# Roller Ball or Rollerball?



## azamiryou (Sep 20, 2010)

Parker and Uni say "roller ball" (though Uni usually leaves the "ball" off and makes it "Roller Pen" or just "Roller"). Mont Blanc, Cross, and Wikipedia say "rollerball". Merriam-Webster is silent on the subject. What do you call it?


----------



## rjwolfe3 (Sep 20, 2010)

I have no idea if it is right but I have always called it rollerball but spell check wants it to roller ball.


----------



## Lenny (Sep 20, 2010)

James Caan and Chris Klein can't be wrong ... Rollerball! :laugh:


----------



## AKPenTurner (Sep 21, 2010)

I've always used rollerball. 
As a quick check, I typed it into Microsoft Word and looked it up in its dictionary, which had this as its definition:
1. Pen with movable ball tip.
A pen with a writing tip in the form of a small movable metal or plastic ball.

Not that Microsoft Word is any authority, I have tons of trouble with the program.

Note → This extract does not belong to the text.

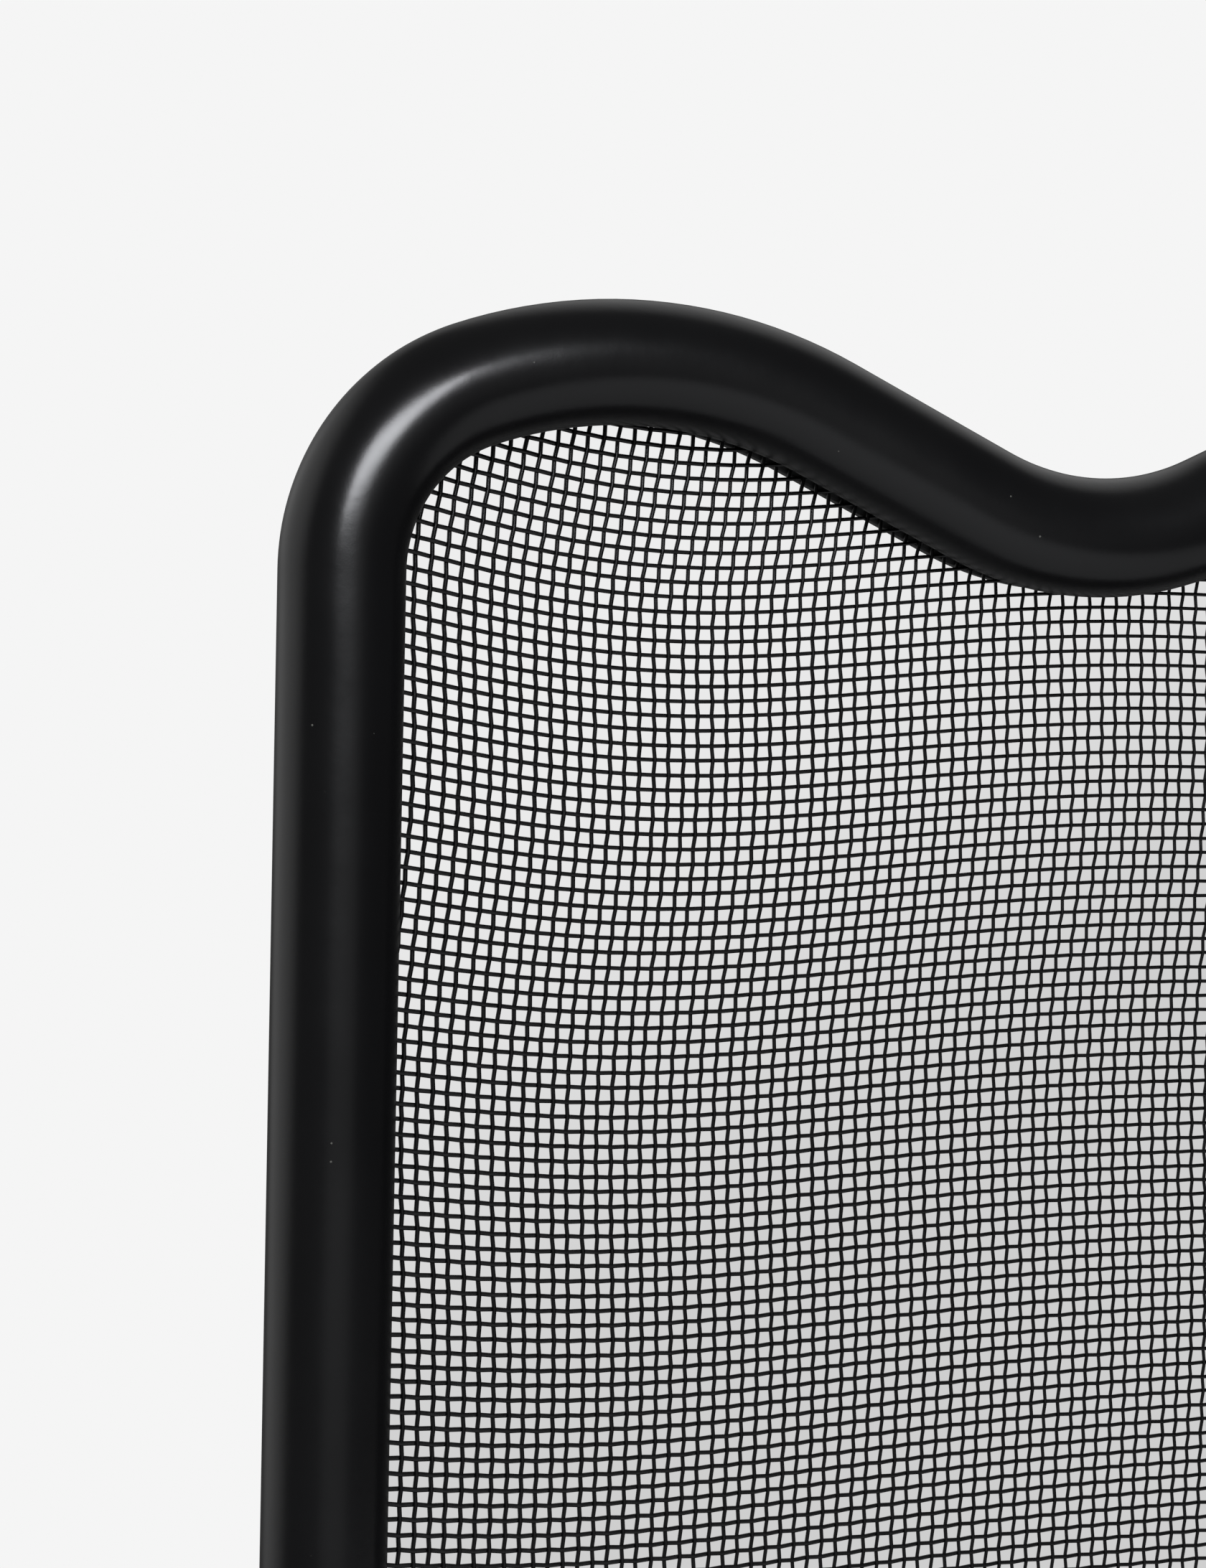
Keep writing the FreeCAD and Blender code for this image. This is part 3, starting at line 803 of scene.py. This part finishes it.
def woven_grid(cloth, corner_z):
    """X and Z of every crossing of an upright wire (first index) with a cross wire (second index)."""
    height, width = CLOTH_HIGH.z - CLOTH_LOW.z, CLOTH_HIGH.x - CLOTH_LOW.x
    side_margin = abs(math.tan(cloth.lean)) * height + 2 * cloth.pull + cloth.sway
    end_margin = math.tan(cloth.tilt) * width + 2 * cloth.droop
    across = np.arange(CLOTH_LOW.x - side_margin, CLOTH_HIGH.x + side_margin, cloth.pitch_across)
    up = np.arange(CLOTH_LOW.z - end_margin, CLOTH_HIGH.z + end_margin, cloth.pitch_up)
    spacing = np.random.RandomState(SPACING_SEED)
    across = across + spacing.normal(0.0, cloth.spacing_error, across.size)
    up = up + spacing.normal(0.0, cloth.spacing_error, up.size)
    x, z = np.meshgrid(across, up, indexing="ij")
    above = z - corner_z
    sideways, slope = sideways_pull(cloth, np.minimum(above, cloth.straight_above))
    sideways = sideways + slope * np.maximum(above - cloth.straight_above, 0)
    drawn = np.zeros_like(x)
    for from_upright in (x + UPRIGHT_X, UPRIGHT_X - x):
        wave = np.cos(2 * math.pi * from_upright / cloth.droop_wave + cloth.droop_phase)
        drawn += wave * np.exp(-np.clip(from_upright, 0, None) / cloth.droop_reach)
    upwards = math.tan(cloth.tilt) * x + cloth.droop * np.exp(above / cloth.droop_fade) * drawn
    return x + sideways, z + upwards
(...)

Maybe they finally got something right...


----------



## Caden_Hrabak (Sep 21, 2010)

I always say Roller-ball


----------



## stolicky (Sep 21, 2010)

Auto spell check does not like "rollerball".  Just sayin' I don't like those squiggly red lines under my engineering taught spelling ability...  : )

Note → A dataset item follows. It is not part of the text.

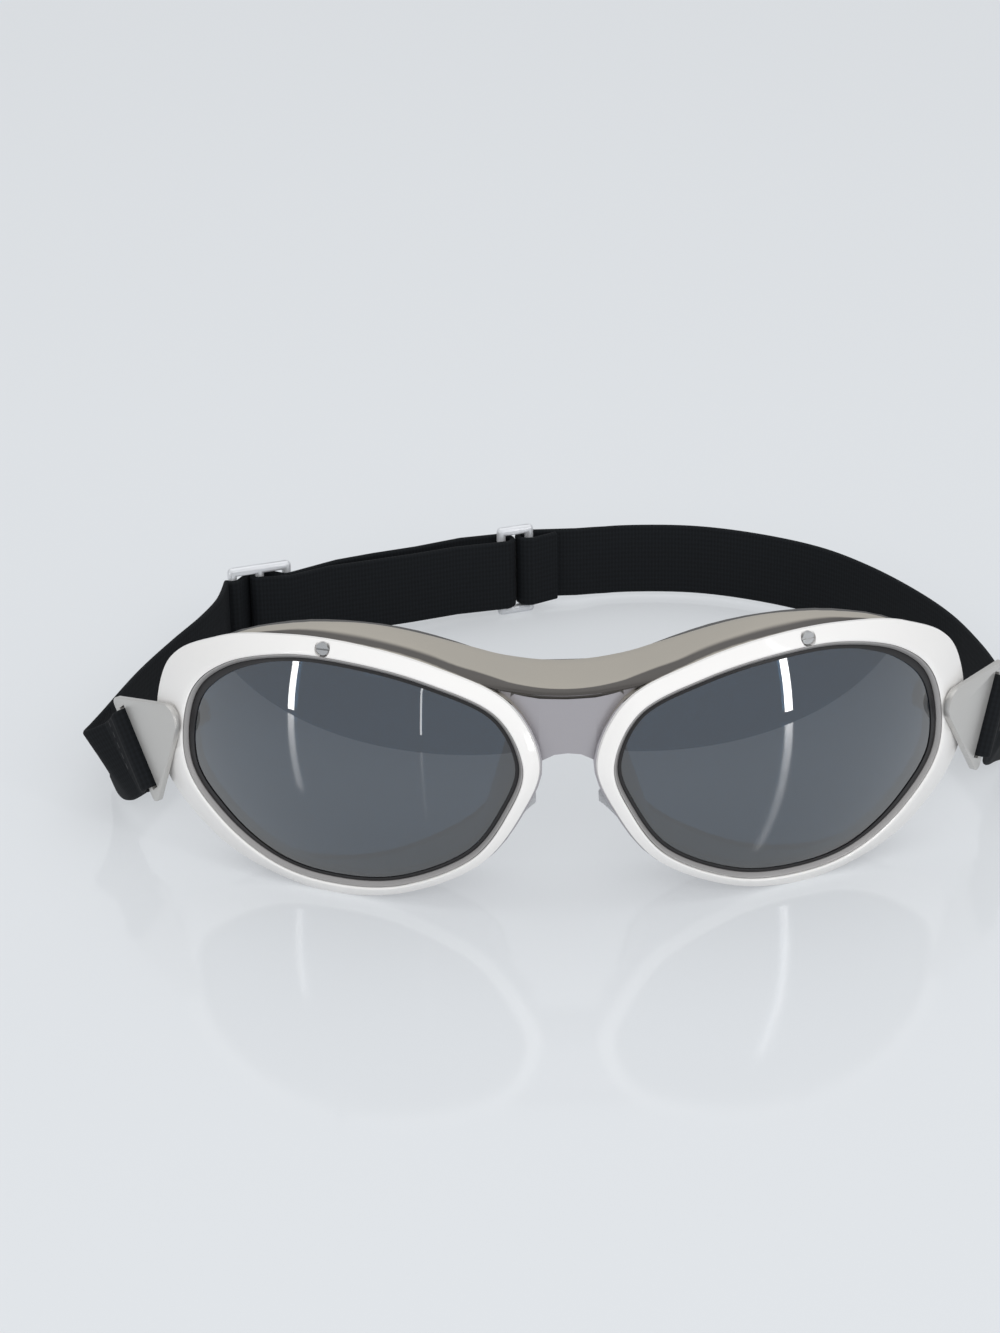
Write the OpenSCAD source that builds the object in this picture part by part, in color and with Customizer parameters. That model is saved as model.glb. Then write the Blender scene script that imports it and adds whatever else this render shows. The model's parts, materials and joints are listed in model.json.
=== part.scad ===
// Goggle sunglasses with domed lenses, a deep shell and an elastic head strap.
// X runs along the width, the lenses face -Y, the strap loop lies towards +Y and Z is up.
// The part stands on the rims and on the strap hardware, with its origin under its middle.
// Names with left and right are as seen from the front: left is -X.

/* [Eyes] */
// Distance between the two eye centres
eye_pitch = 81.2; // [79:0.2:90]
// Width of the rim's opening, measured flat
eye_w = 67.4; // [62:0.2:69]
// Height of the rim's opening
eye_h = 45; // [40:0.5:48]
// Radius of the dome that the rim fronts lie on
dome_r = 72; // [66:1:110]
// Angle by which each eye turns outwards
wrap = 20; // [14:0.5:22]

/* [Rims] */
// Width of the rim's band along the top
rim_top = 2.8; // [2.6:0.1:3.2]
// Width of the rim's band along the bottom
rim_bottom = 1.9; // [1.6:0.1:2.6]
// Width of the rim's band at the upper outer corner
rim_corner = 7.6; // [6.8:0.1:8]
// Depth of the rim from its crest to its seat
rim_depth = 4.4; // [4.2:0.1:5]
// How far the rim's face falls back at its outer edge
rim_fall = 0.7; // [0.5:0.1:1]

/* [Lenses] */
// Thickness of the lens
lens_t = 2; // [1.6:0.1:2.2]
// How far the lens lies behind the rim's crest
lens_set = 1.6; // [1.4:0.1:1.8]
// Visible width of the grey ring inside the rim
ring_w = 1.1; // [1:0.1:1.3]
// Visible width of the black gasket inside the ring
gasket_w = 0.5; // [0.4:0.1:0.7]

/* [Shell] */
// Wall of the shell
wall = 1.7; // [1.4:0.1:2]
// Thickness of the flange behind the lens
flange = 2; // [1.6:0.1:2.4]
// Depth of the shell at the bridge
brow_depth = 20; // [17:0.5:24]
// How much further back the shell reaches at the temples
face_wrap = 19; // [16:0.5:21]
// Height of the bridge's top above the table
bridge_top = 41.6; // [40:0.2:43]
// Height of the arch under the bridge
bridge_arch = 30.4; // [28:0.2:32]
// How far behind the part's front the middle of the bridge lies
bridge_front = 4.6; // [4:0.2:6]
// Depth of the soft seal on the shell's back edge
seal_depth = 2; // [1:0.2:4]
// Thickness of a nose pad
pad_t = 1.2; // [0.8:0.1:1.6]

/* [Screws] */
// Diameter of the rim screw's head
screw_head = 2.4; // [2:0.1:2.6]
// Diameter of the rim screw's shank
screw_shank = 1.2; // [1:0.1:1.4]
// Place of the rim screw along the rim's top
screw_u = 5; // [2:0.5:10]

/* [End pieces] */
// Height of the pivot above the eye's centre
pivot_w = 3.6; // [1:0.2:6]
// Diameter of the pivot stud
stud_d = 2.4; // [2:0.1:2.8]
// Thickness of the end piece's plate
plate_t = 1.4; // [1:0.1:2]
// Radius of the end piece's round end
apex_r = 3.2; // [3:0.1:3.6]
// Distance from the pivot to the middle of the slot
slot_reach = 11.5; // [11:0.5:13]
// Width of the slot
slot_w = 1.9; // [1.7:0.1:2.4]
// Turn of the left end piece at rest
turn_left = -6; // [-10:1:4]
// Turn of the right end piece at rest
turn_right = 6; // [-4:1:8]

/* [Strap] */
// Width of the strap
strap_w = 16; // [14:0.5:17]
// Thickness of the strap
strap_t = 1.2; // [1:0.1:1.3]
// Gap that the strap keeps above the table
strap_lift = 1.4; // [0.8:0.1:2]
// Distance between the slider's bars
slider_step = 6; // [5.8:0.1:7]
// Diameter of the slider's and the ring's bars
bar_d = 1.6; // [1.4:0.1:1.7]
// Distance between the ring's long bars
ring_step = 6.4; // [6:0.2:8]

/* [Hidden] */
$fn = 48;
dome_fn = 160;

// Clearances
fit = 0.05;
gap = 0.1;
soft_gap = 0.3;

// How far the construction shapes reach past the part
reach_front = -20;
reach_back = 60;
reach_up = 70;
reach_down = 5;
// Length of a cutter that passes right through what it cuts
through = 14;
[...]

Personally, I do like it as one word.


----------



## DCBluesman (Sep 21, 2010)

I'm not sure this is definitive, but the The Writing Instrument Manufacturers Association, a national trade association covering the $4.5-billion industry of pen, pencil and marker manufacturers, says *roller ball pen.* I believe either has become acceptable.


----------



## Rfturner (Oct 4, 2010)

I generally use Rollerball, but I have found that I sometimes write it as roller ball. I like it better being one word personally.


----------



## ctubbs (Oct 4, 2010)

I hate spell check.  When I correctly spell the wrong word, it never catches it.  There!:redface::at-wits-end:


----------



## Smitty37 (Oct 24, 2010)

*spoken word*

When spoken...it really doesn't make any difference does it?  "Rollerball" and "roller ball" really sound the same.  I think I usually write it as rollerball unless I'm typing a little bit faster then it will come out roller ball.  My guess is the reader will know what I mean in either case.


----------



## snyiper (Oct 29, 2010)

Direct from the pages of Exotics!!!!   Nuff said, this must be right!!!

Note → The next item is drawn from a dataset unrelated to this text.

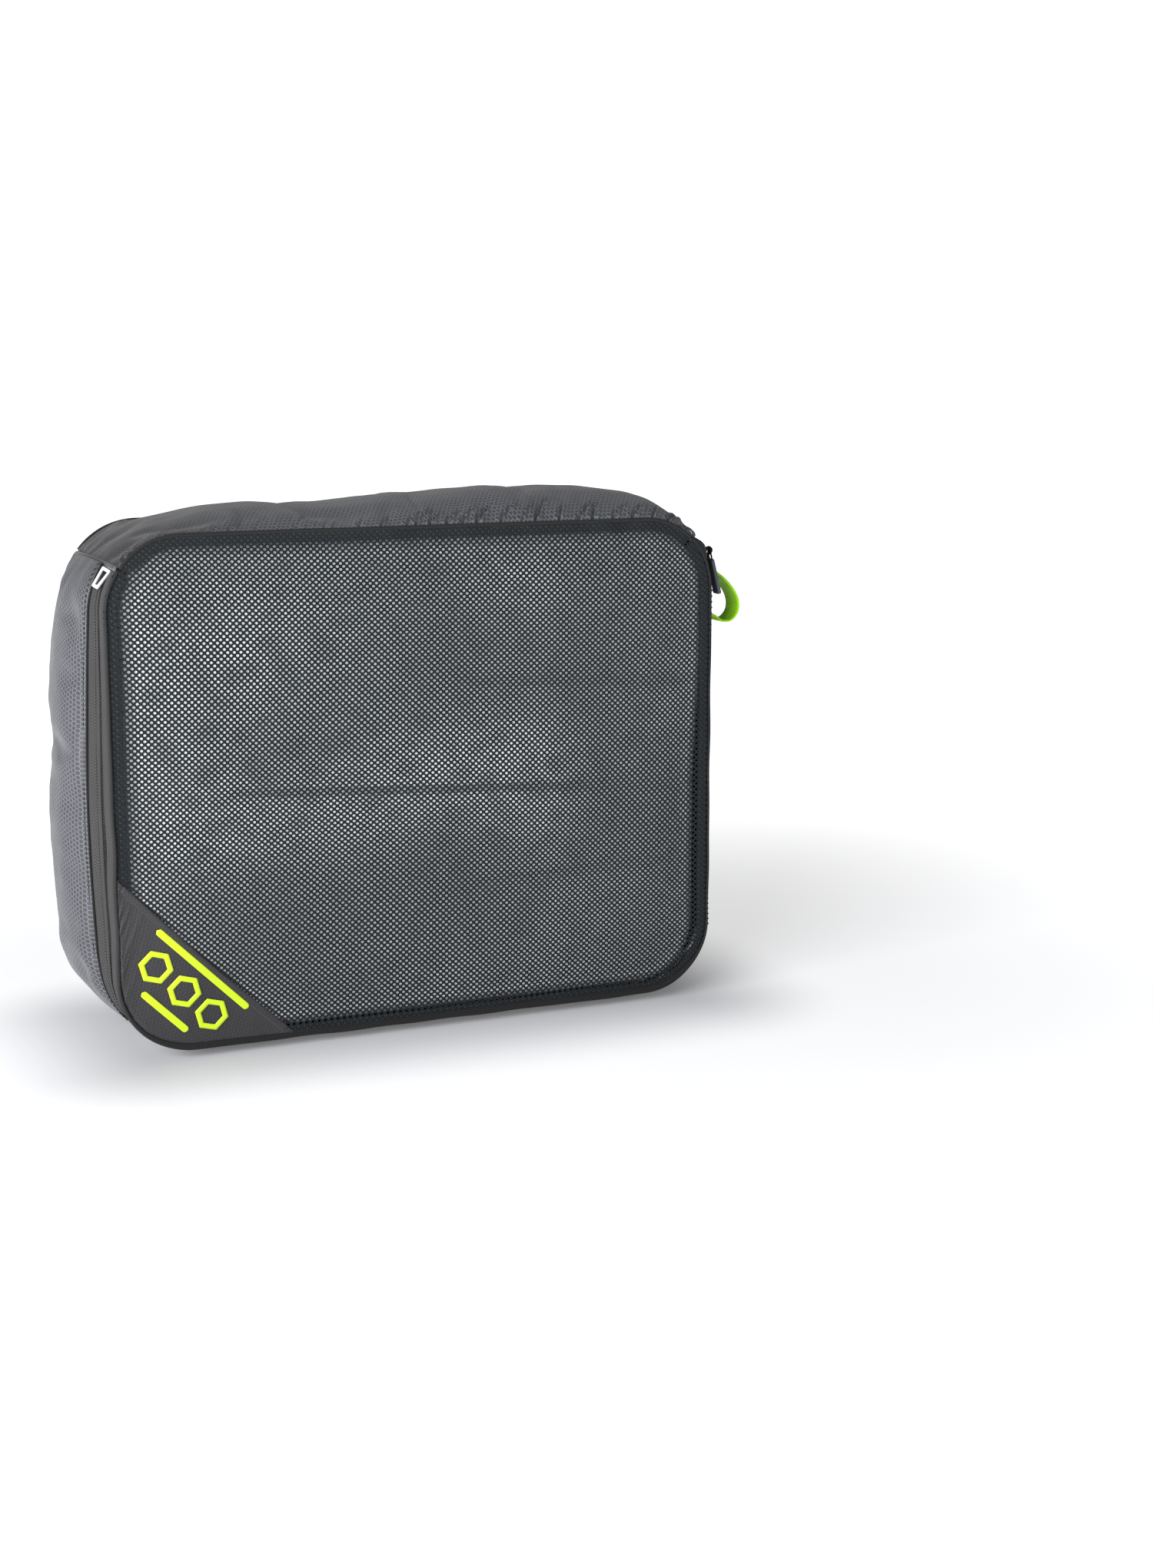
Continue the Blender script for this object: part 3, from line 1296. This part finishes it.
def plate(name, outline, thickness, bevel, origin, alongA, alongB, look, hole=None):
    # a flat piece drawn by its outline in two directions, thickened both ways and rounded
    normal = Vector(alongA).cross(Vector(alongB)).normalized()
    vertices, faces = [], []

    def put(points, shift):
        first = len(vertices)
        for a, b in points:
            vertices.append(Vector(origin) + Vector(alongA) * a + Vector(alongB) * b + normal * shift)
        return first

    count = len(outline)
    top = put(outline, thickness / 2)
    bottom = put(outline, -thickness / 2)
    if hole is None:
        faces.append(tuple(range(top, top + count)))
        faces.append(tuple(range(bottom, bottom + count))[::-1])
    else:
        topHole = put(hole, thickness / 2)
        bottomHole = put(hole, -thickness / 2)
    for i in range(count):
        j = (i + 1) % count
        faces.append((top + i, bottom + i, bottom + j, top + j))
        if hole is not None:
            faces.append((top + i, top + j, topHole + j, topHole + i))
            faces.append((bottom + j, bottom + i, bottomHole + i, bottomHole + j))
            faces.append((topHole + i, topHole + j, bottomHole + j, bottomHole + i))
    obj = newObject(name, vertices, faces, look)
    edgeAngle = math.radians(38)
    addModifier(obj, "BEVEL", width=bevel, segments=3, limit_method="ANGLE", angle_limit=edgeAngle)
    applyAll(obj)
    obj.data.polygons.foreach_set("use_smooth", [True] * len(obj.data.polygons))
    obj.data.set_sharp_from_angle(angle=math.radians(42))
    return obj


def roundedOutline(corners, radius):
    # a polygon with each corner rounded; corners anticlockwise and in millimetres, the result in metres
    steps = 5
    points = []
    count = len(corners)
    for i in range(count):
        before = Vector(corners[i - 1])
        here = Vector(corners[i])
        after = Vector(corners[(i + 1) % count])
        one = here + (before - here).normalized() * radius
        two = here + (after - here).normalized() * radius
        for k in range(steps + 1):
            t = k / steps
            point = one * (1 - t) ** 2 + here * 2 * t * (1 - t) + two * t**2
            points.append(tuple(v * mm for v in point))
    return points


def tube(name, points, radius, look):
    curve = bpy.data.curves.new(name, "CURVE")
    curve.dimensions = "3D"
    curve.bevel_depth = radius
    curve.bevel_resolution = 4
    curve.use_fill_caps = True
    spline = curve.splines.new("BEZIER")
    spline.bezier_points.add(len(points) - 1)
    for target, point in zip(spline.bezier_points, points):
        target.co = point
        target.handle_left_type = "AUTO"
        target.handle_right_type = "AUTO"
    spline.resolution_u = 8
    holder = linkObject(name, curve)
    graph = bpy.context.evaluated_depsgraph_get()
    mesh = bpy.data.meshes.new_from_object(holder.evaluated_get(graph))
    bpy.data.objects.remove(holder)
    obj = linkObject(name, mesh)
    mesh.materials.clear()
    mesh.materials.append(look)
    mesh.polygons.foreach_set("use_smooth", [True] * len(mesh.polygons))
    return obj


zipDepth = 16.05 * mm  # from the front edge back to the middle of the zip

tabSettings = {
    "length": 14.2,
    "wide": 7.6,
    "narrow": 5.2,
    "wall": 1.65,
    "end": 2.1,
    "tilt": 36,
    "lift": 3.0 * mm,
}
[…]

*Churchill Roller Ball Kit *


----------



## gawdelpus (Oct 29, 2010)

Hmmm ! does this mean that biro's and that type are also "Roller Balls" I assume they have a ball that rolls the ink onto the paper  cheers ~:biggrin: John


----------



## ldb2000 (Oct 29, 2010)

snyiper said:


> Direct from the pages of Exotics!!!! Nuff said, this must be right!!!
> 
> *Churchill Roller Ball Kit *


 
 Why would they have to be right ? According to the spell checker "ed4copies" is really "endoscopies" so if he's been spelling his name wrong for all these years ..... :wink::tongue::biggrin:


----------



## pianomanpj (Nov 3, 2010)

ldb2000 said:


> snyiper said:
> 
> 
> > Direct from the pages of Exotics!!!! Nuff said, this must be right!!!
> ...


 
Sheesh, Ed! Are you gonna take that lying down?!? 

Well, I suppose endoscopically, you would...


----------



## Chthulhu (Nov 3, 2010)

DCBluesman said:


> I'm not sure this is definitive, but the The Writing Instrument Manufacturers Association, a national trade association covering the $4.5-billion industry of pen, pencil and marker manufacturers, says *roller ball pen.* I believe either has become acceptable.



And on the WIMA Web site:

"In 1977 a new type of ballpoint that uses low-viscosity ink was introduced    - the '*Rollerball*.'"


----------